If the game is follow the leader, I know who I’d rather be

I was in a bookshop a few years ago.

Ok, I have been into a bookshop a few times since then, but not that often. Partly, it’s because, as has been well documented by many others, these days bookshops seem to be the least likely place to go to when you’re looking for a book. And this particular incident kind of highlighted why.

There was a reason I was in a bookshop that particular day. I had received a voucher from work and was determined to spend it on a book (what else?). But, as soon as I went into that shop, I knew I was going to struggle to find something.

There was one thing that hit me smack bang in the face as soon as I entered. Vampires. Everywhere. On every shelf I looked, and on the posters that festooned the walls as well, all I could see were vampires.

Now vampires are not something I particularly appreciate. To say that I’m a little bit squeamish is like saying that Death Valley is a little bit warm, or the ocean is a little bit wet. To be honest, I am absolutely terrified of the sight of blood. I can’t tell you how difficult it is for me just to type out the word. Twilight, True Blood, all of that stuff I’ve done my very best to steer well clear of. Definitely not my thing.

But it did get me thinking. Back then, I still had some ambitions about being picked up by a real live publisher. But what chance did I have? It seemed that the only kind of books being published were about vampires, and as I’ve already made clear, there was no way known I was going to be writing one of them.
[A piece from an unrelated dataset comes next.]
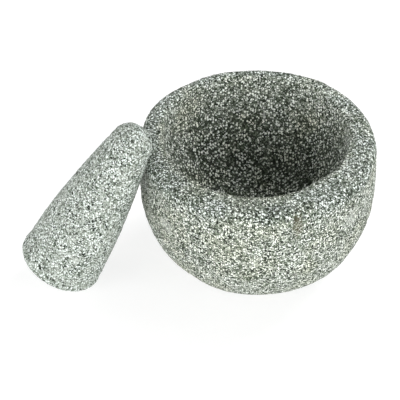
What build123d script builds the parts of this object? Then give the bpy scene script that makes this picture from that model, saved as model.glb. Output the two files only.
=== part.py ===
from build123d import *
import os

# A granite molcajete in millimetres: a footless round mortar (bowl) and a club-shaped pestle.
# Each piece is carved from one block of stone.
# The origin is the centre of the bowl's foot on the floor, +Z is up and -Y faces the person who uses it.

# Bowl, outside
BOWL_HEIGHT = 125.5
RIM_RADIUS = 99.8
BELLY_RADIUS = 101.5
BELLY_HEIGHT = 81.0
FOOT_RADIUS = 42.5
RIM_OUTER_ROUND = 7.0

# Bowl, inside: the hollow is half an egg, a little off the bowl's axis
HOLLOW_RADIUS = 79.0
HOLLOW_DEPTH = 86.0
HOLLOW_SHIFT_X = -1.5
HOLLOW_SHIFT_Y = 6.0
RIM_INNER_ROUND = 4.5

# Pestle, along its own axis from the wide end to the narrow end
PESTLE_LENGTH = 165.0
WIDE_RADIUS = 37.0
NARROW_RADIUS = 16.5
SIDE_SWELL = 3.4
WIDE_DOME = 3.0
NARROW_DOME = 2.5
WIDE_ROUND = 9.0
NARROW_ROUND = 6.0

# Pestle, where it leans: its wide end stands on the floor and its side rests on the bowl's rim
LEAN = 26.9
HEADING = 4.0
FOOT_X = -175.8
FOOT_Y = -36.7


def turned(outline, rounds):
    """The solid turned from a half outline about the Z axis, with some of its corners rounded."""
    face = make_face(outline)
    for corner, radius in rounds:
        face = fillet(face.vertices().sort_by_distance(corner)[0], radius)
    return revolve(Plane.XZ * face, axis=Axis.Z)


def bowl_outside():
    """The outer body: flat foot, quarter ellipse up to the belly, then a gentle arc to the rim."""
    rim = (RIM_RADIUS, BOWL_HEIGHT)
    foot = Line((0, 0), (FOOT_RADIUS, 0))
    flank = EllipticalCenterArc(
        (FOOT_RADIUS, BELLY_HEIGHT),
        BELLY_RADIUS - FOOT_RADIUS,
        BELLY_HEIGHT,
        start_angle=270,
        arc_size=90,
    )
    wall = TangentArc((BELLY_RADIUS, BELLY_HEIGHT), rim, tangent=(0, 1))
    top = Polyline(rim, (0, BOWL_HEIGHT), (0, 0))
    return turned([foot, flank, wall, top], [(rim, RIM_OUTER_ROUND)])


def bowl_hollow():
    """The hollow: the lower half of an egg-shaped solid, with its mouth at the rim."""
    mouth = (HOLLOW_RADIUS, BOWL_HEIGHT)
    bottom = (0, BOWL_HEIGHT - HOLLOW_DEPTH)
    wall = EllipticalCenterArc(
        (0, BOWL_HEIGHT),
        HOLLOW_RADIUS,
        HOLLOW_DEPTH,
        start_angle=270,
        arc_size=90,
    )
    top = Polyline(mouth, (0, BOWL_HEIGHT), bottom)
    return Pos(HOLLOW_SHIFT_X, HOLLOW_SHIFT_Y, 0) * turned([wall, top], [])


def make_bowl():
    """The bowl: the outer body less the hollow, with the hollow's mouth rounded."""
    bowl = bowl_outside() - bowl_hollow()
    mouth_edge = bowl.edges().filter_by(GeomType.CIRCLE).group_by(Axis.Z)[-1].sort_by(SortBy.RADIUS)[0]
    return fillet(mouth_edge, RIM_INNER_ROUND)


def upright_pestle():
    """The pestle on end: a cone with swelling sides and two shallow domed, rounded ends."""
    wide_corner = (WIDE_RADIUS, WIDE_DOME)
    narrow_corner = (NARROW_RADIUS, PESTLE_LENGTH - NARROW_DOME)
    middle = ((WIDE_RADIUS + NARROW_RADIUS) / 2 + SIDE_SWELL, PESTLE_LENGTH / 2)
    wide_end = TangentArc((0, 0), wide_corner, tangent=(1, 0))
    side = ThreePointArc(wide_corner, middle, narrow_corner)
    narrow_end = TangentArc((0, PESTLE_LENGTH), narrow_corner, tangent=(1, 0))
    centre = Line((0, PESTLE_LENGTH), (0, 0))
    rounds = [(wide_corner, WIDE_ROUND), (narrow_corner, NARROW_ROUND)]
    return turned([wide_end, side, narrow_end, centre], rounds)


def make_pestle():
    """The pestle leaning towards the bowl, lowered until it stands on the floor."""
    leaning = Pos(FOOT_X, FOOT_Y, 0) * Rot(Z=HEADING) * Rot(Y=LEAN) * upright_pestle()
    return Pos(0, 0, -leaning.bounding_box().min.Z) * leaning


nodes = {
    "bowl": make_bowl(),
    "pestle": make_pestle(),
}

os.makedirs("parts", exist_ok=True)
for name, piece in nodes.items():
    export_step(piece, f"parts/{name}.step")
    size = piece.bounding_box().size
    print(f"{name}: {piece.volume / 1000:.0f} cm3, {size.X:.1f} x {size.Y:.1f} x {size.Z:.1f} mm")

gap = nodes["bowl"].distance_to(nodes["pestle"])
print(f"gap between the pestle and the bowl's rim: {gap:.2f} mm")
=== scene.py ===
import math

import bpy
import numpy as np
from mathutils import Euler, Matrix, Vector, noise


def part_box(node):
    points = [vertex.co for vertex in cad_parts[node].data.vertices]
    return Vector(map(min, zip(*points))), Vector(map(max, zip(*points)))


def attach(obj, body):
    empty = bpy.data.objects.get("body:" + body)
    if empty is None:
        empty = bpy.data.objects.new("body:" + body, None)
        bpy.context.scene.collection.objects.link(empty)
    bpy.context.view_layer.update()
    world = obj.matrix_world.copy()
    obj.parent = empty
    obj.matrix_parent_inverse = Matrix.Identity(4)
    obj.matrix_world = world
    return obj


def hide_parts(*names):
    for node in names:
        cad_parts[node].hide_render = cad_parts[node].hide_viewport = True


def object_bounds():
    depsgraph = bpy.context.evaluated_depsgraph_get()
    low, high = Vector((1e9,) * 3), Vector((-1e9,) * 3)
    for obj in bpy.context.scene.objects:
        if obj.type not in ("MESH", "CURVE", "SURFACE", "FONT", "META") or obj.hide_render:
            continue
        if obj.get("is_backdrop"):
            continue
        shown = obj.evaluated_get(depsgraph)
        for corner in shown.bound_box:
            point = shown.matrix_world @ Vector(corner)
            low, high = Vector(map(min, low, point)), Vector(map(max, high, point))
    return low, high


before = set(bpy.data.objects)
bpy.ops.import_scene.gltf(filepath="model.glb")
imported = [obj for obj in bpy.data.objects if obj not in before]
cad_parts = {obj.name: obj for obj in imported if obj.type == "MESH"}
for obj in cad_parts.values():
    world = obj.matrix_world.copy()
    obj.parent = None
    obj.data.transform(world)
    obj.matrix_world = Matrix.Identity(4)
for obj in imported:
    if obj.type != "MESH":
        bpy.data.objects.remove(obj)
cad_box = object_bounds()

# A granite molcajete in metres: a round mortar (bowl) with a pestle leaning on its rim.

# Bowl: what the CAD box doesn't give
BELLY_HEIGHT = 0.081
RIM_NARROWING = 0.0017
FOOT_RADIUS = 0.0425
RIM_OUTER_ROUND = 0.0080
HOLLOW_RADIUS = 0.0785
HOLLOW_DEPTH = 0.0860
HOLLOW_SHIFT = (-0.0018, 0.0062)
RIM_INNER_ROUND = 0.0038

# Bowl: where it is carved fuller (+) or flatter (-) than a round body:
# azimuth and its width in degrees, share of the height and its width, push in metres.
# They set in above the foot, over the share of the height in BULGE_RISE.
BULGES = [
    (52, 20, 0.95, 0.40, 0.0035),
    (20, 18, 0.90, 0.40, 0.0012),
    (78, 14, 1.00, 0.35, 0.0016),
    (112, 18, 1.00, 0.35, 0.0030),
    (148, 20, 0.90, 0.40, 0.0040),
    (-44, 12, 0.25, 0.25, 0.0013),
    (-133, 14, 0.25, 0.25, -0.0008),
]
BULGE_RISE = (0.0, 0.15)

# Bowl: the flatter stretch of its inner lip, and the share of the height over which it comes in
FLAT_LIP_AZIMUTH = math.radians(-48)
FLAT_LIP_WIDTH = math.radians(13)
FLAT_LIP_PUSH = 0.0025
FLAT_LIP_RISE = (0.75, 1.0)

# Pestle: its shape along its own axis, and how it leans
PESTLE_LENGTH = 0.1650
WIDE_RADIUS = 0.0370
NARROW_RADIUS = 0.0165
SIDE_SWELL = 0.0034
WIDE_DOME = 0.0030
NARROW_DOME = 0.0025
WIDE_ROUND = 0.0062
NARROW_ROUND = 0.0060
DOME_SHARE = 0.4
LEAN = math.radians(26.9)
HEADING = math.radians(4.0)

# Pestle: its flatter side as (share of the length, share of the radius taken off), and that side's width
FLAT_SIDE = ((0.0, 0.0), (0.10, 0.05), (0.40, 0.05), (1.0, 0.17))
FLAT_SIDE_WIDTH = 1.0

# Hewn skin: waves as (push, wavelength, seed), broad swells first and then the pecked skin.
# The bowl's swells start above its flat foot, between two heights.
BOWL_SWELL = [(0.0009, 0.085, 1), (0.0006, 0.035, 2)]
BOWL_SKIN = [(0.00025, 0.0095, 3), (0.00030, 0.0048, 4), (0.00034, 0.0026, 5)]
PESTLE_SWELL = [(0.0006, 0.060, 6), (0.0003, 0.025, 7)]
PESTLE_SKIN = [(0.00022, 0.0085, 8), (0.00026, 0.0048, 9), (0.00030, 0.0026, 10)]
FOOT_FREE = (0.001, 0.012)
SEED_STEP = (17.3, -9.1, 4.7)

# Where the pestle touches the rim: on the bowl, and on the pestle along its own axis
CONTACT_ON_BOWL = (-0.095, -0.031, 0.120)
CONTACT_ON_PESTLE = (0.0215, 0.0, 0.130)
CONTACT_REACH = 0.018

# Meshes: points along a half section, and quads across each patch and along the pestle's straight part.
# The gap and the part for the pestle's sides are shares of the UV square. The rim's top is what lies within
# RIM_TOP_DEPTH of the bowl's height.
OUTLINE_POINTS = 4000
CURVE_POINTS = 200
WALL_POINTS = 40
BOWL_CELLS = 124
PESTLE_CELLS = 48
PESTLE_STRAIGHT_ROWS = 112
CHART_GAP = 0.004
PESTLE_SIDE_CHART = 0.8
RIM_TOP_DEPTH = 0.00005
TINY = 1e-9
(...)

The more I thought about it though, the more I realised it wasn’t so much about the vampires themselves. It was more about a total lack of creativity and imagination within the traditional publishing world. So a couple of stories about vampires had sold well. Obviously everyone loves stories about vampires so we need to be putting more and more out. It was clearly an environment averse to trying anything new and taking any risks. In short, the publishing industry was playing ‘Follow the Leader’.

I made a firm decision that day. I wasn’t going to play, at least not in the way the publishing industry expected. Even though it was several years before the so-called Indie Publishing Boom, I was determined to do my own thing. I was going to write the stories I wanted to write.
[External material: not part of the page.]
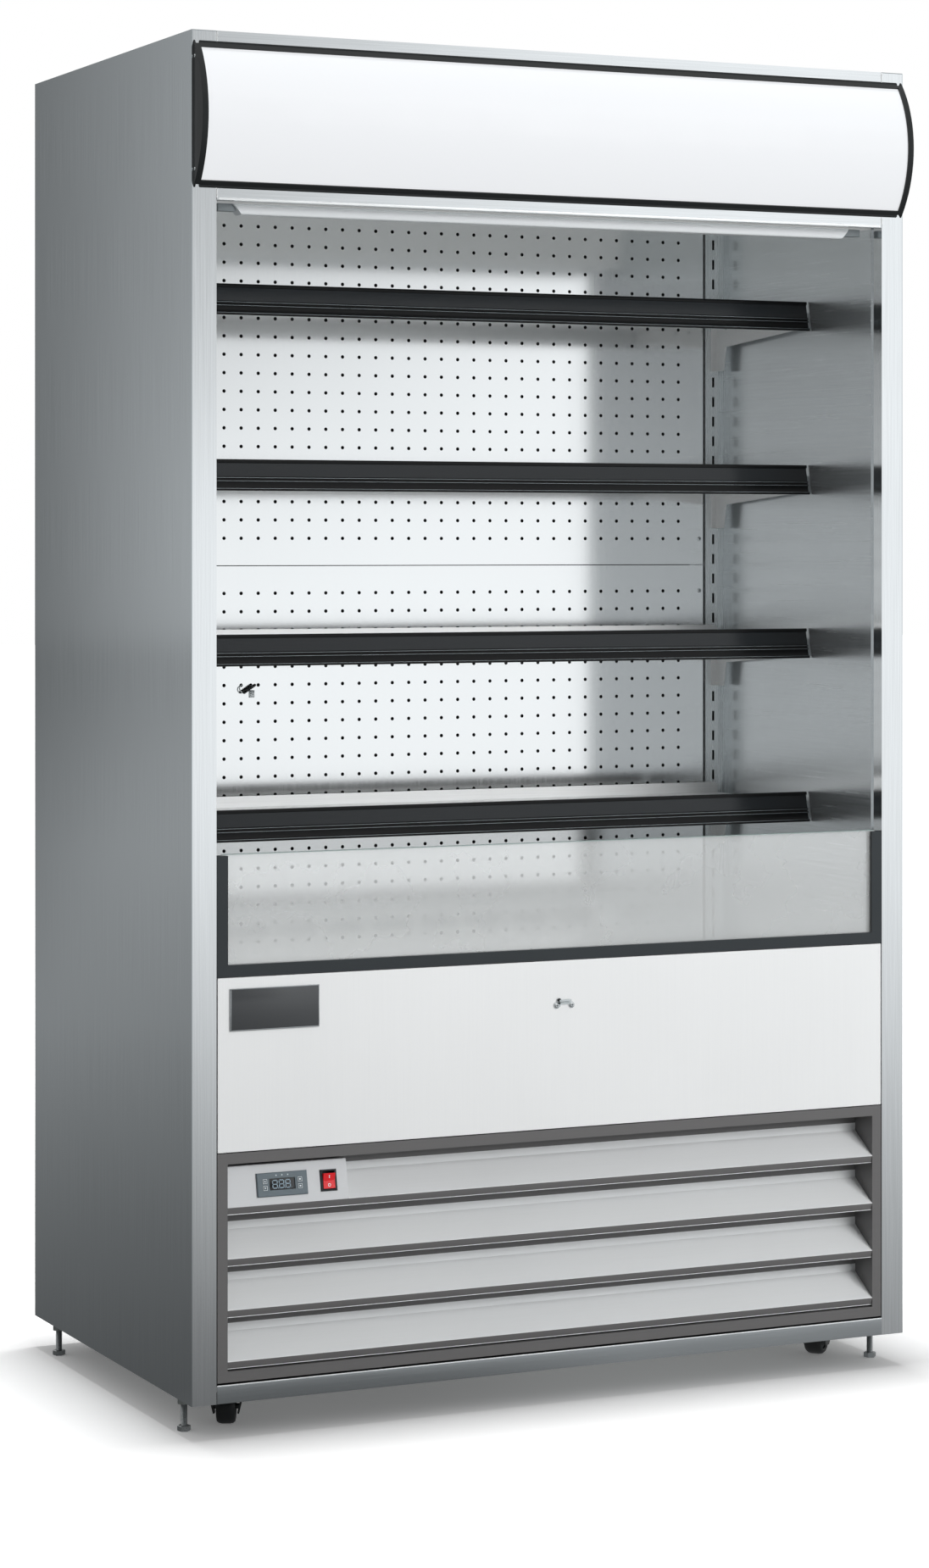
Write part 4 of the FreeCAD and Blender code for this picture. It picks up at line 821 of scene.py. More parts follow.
@dataclass
class ScrewRow:
    """Like pan-head screws at given places, all facing the same way."""

    name: str
    places: Sequence[Sequence[float]]
    facing: tuple[float, float, float]
    radius: float
    height: float
    cross_half: float = 0.32

    def head(self) -> Object:
        """One screw's head, on a thin washer.

        Returns:
            The head, for a pattern.
        """
        r, h = self.radius, self.height
        profile = [(0, r * 1.18), (0.25, r * 1.18), (0.3, r), (h * 0.6, r * 0.94), (h, r * 0.6)]
        return Shape().turned(profile, (0, 0, 0), (0, 0, 1), 20).unplaced(self.name + "_one")

    def cross(self) -> Object:
        """The cross in a screw's head, dark with painted shade.

        Returns:
            The cross, for a pattern.
        """
        arm, half, low, high = self.radius * 0.5, self.cross_half, self.height - 0.1, self.height + 0.06
        shape = Shape().block((-arm, -half, low), (arm, half, high)).block((-half, -arm, low), (half, arm, high))
        return shape.unplaced(self.name + "_cross")

    def build(self, look: Finishes) -> None:
        """Makes the screws, and the crosses in their heads in painted shade.

        Args:
            look: The finishes.
        """
        # The dark crosses are painted shade in the heads' recesses.
        for suffix, one, finish in (("", self.head(), look.screw), ("_recess", self.cross(), look.dark)):
            tree = Pattern("screws_on_points", Screw="Object", Facing="Vector")
            facing = {"Vector": tree.given["Facing"]}
            turned = tree.add("FunctionNodeAlignRotationToVector", facing, axis="Z").outputs[0]
            made = tree.repeated(tree.given["Geometry"], "Screw", Rotation=turned)
            values = {"Screw": one, "Facing": self.facing, "Finish": finish}
            tree.piece(self.name + suffix, made, values, [at(*place) for place in self.places])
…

In a strange kind of way, it made sense. If I couldn’t find a story I wanted to read in a bookshop, the best thing to do seemed to be to write that story myself. And if I liked it: ? I’m really not that strange. The sort of things I like are possibly a bit left-of-centre but still highly popular, eg. Monty Python, Lewis Carroll, Douglas Adams. We’re not talking about anything out on the fringes here. I figured that if I could write something I liked, there’s a pretty good chance plenty of other people would like it too.
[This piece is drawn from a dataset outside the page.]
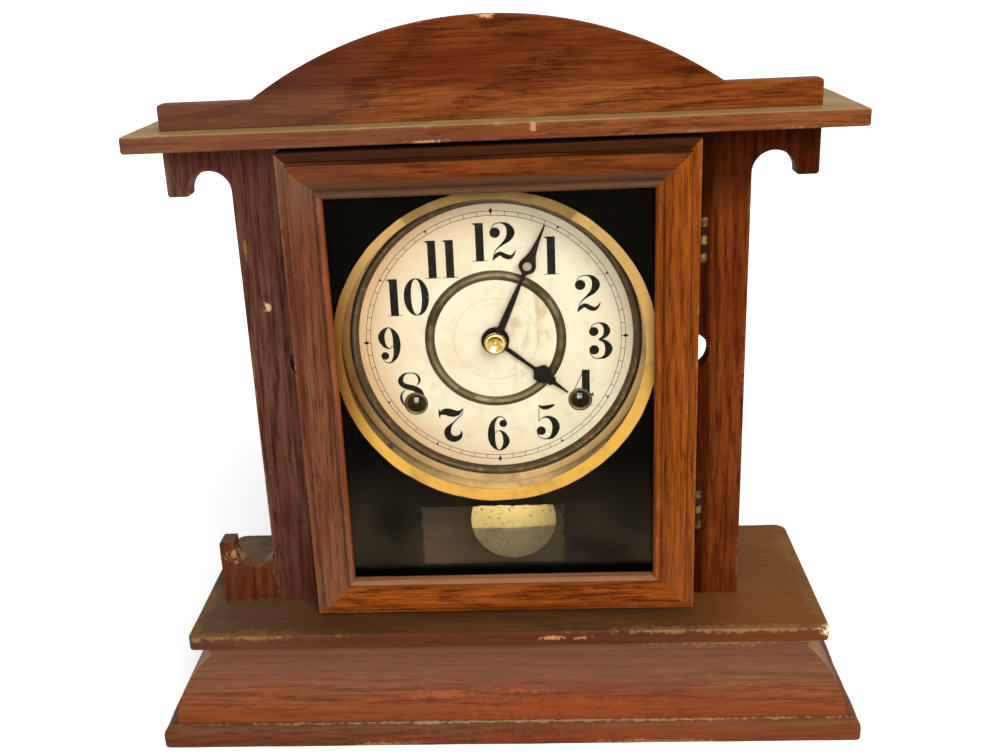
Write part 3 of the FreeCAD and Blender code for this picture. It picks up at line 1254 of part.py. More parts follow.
verge_front = value(VERGE_FRONT)
wheel("escape_wheel", [
    arbor("fine_arbor_radius", verge_front),
    toothed_disc(int(value("escape_pinion_teeth")), escape_pinion_radius, fit, third_low - thick,
                 third_low - thick + long_pinion),
    crossed_disc(int(value("escape_teeth")), value("escape_radius"), big_tooth, verge_front,
                 verge_front + value("verge_thickness"))], *ESCAPE)

springs = []
for tag, (x, z) in (("time", TIME_MAIN), ("strike", STRIKE_MAIN)):
    low = PLATE_BACK + " + spring_setback"
    coil = rod("mainspring_coil_" + tag, "y", "spring_radius", low, low + " + spring_length", x=x, z=z)
    eye = rod("mainspring_eye_" + tag, "y", "winding_arbor_radius + spring_seat_gap", low + " - overrun",
              low + " + spring_length + overrun", x=x, z=z)
    springs.append(cut("mainspring_" + tag, coil, eye))
node("mainsprings", group("mainsprings", *springs))

# Pendulum: an eye on the suspension post, the rod, the lens-shaped bob and its rating nut.
ROD_END = "(bob_height - bob_radius - rod_end_length)"
eye_front = "pendulum_plane - pendulum_rod_radius - suspension_eye_margin"
eye_back = "pendulum_plane + pendulum_rod_radius + suspension_eye_margin"
rod_stock = fuse("pendulum_rod_stock",
                 rod("pendulum_eye", "y", "suspension_eye_radius", eye_front, eye_back,
                     x="pendulum_x", z="suspension_height"),
                 rod("pendulum_wire", "z", "pendulum_rod_radius", ROD_END,
                     "suspension_height - suspension_eye_radius / 2 - suspension_post_radius / 2",
                     x="pendulum_x", y="pendulum_plane"))
eye_bore = rod("pendulum_eye_bore", "y", "suspension_post_radius + running_clearance", eye_front + " - overrun",
               eye_back + " + overrun", x="pendulum_x", z="suspension_height")
node("pendulum_rod", cut("pendulum_rod", rod_stock, eye_bore))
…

And so it was that several years ago, I decided that if the game the publishing industry wanted to play was ‘Follow the Leader’, then I was definitely going to be a leader, not a follower. I wasn’t going to follow the beat of someone else’s drum. I wasn’t going to slavishly follow the trends and try to imitate what was currently popular. I was going to set my own trend. Only problem was, back then I had no idea how. It took a few years to discover that.

Now, things are different. Now the technology and the opportunities are there. We’re no longer reliant on the games the publishing industry wants us to play. Thanks to ebooks and self-publishing, we can do it our way. And that’s exactly what I’m doing. I’ve got three books out now. Books I’m extremely proud of. They’re the stories I wanted to write because I wanted to read them. And my hunch turned out to be correct, because I’m now discovering other people who also want to read them. It’s only a little crew at the moment, but that’s still something. I feel like I’ve gotten to where I wanted to get to. I’m now the leader.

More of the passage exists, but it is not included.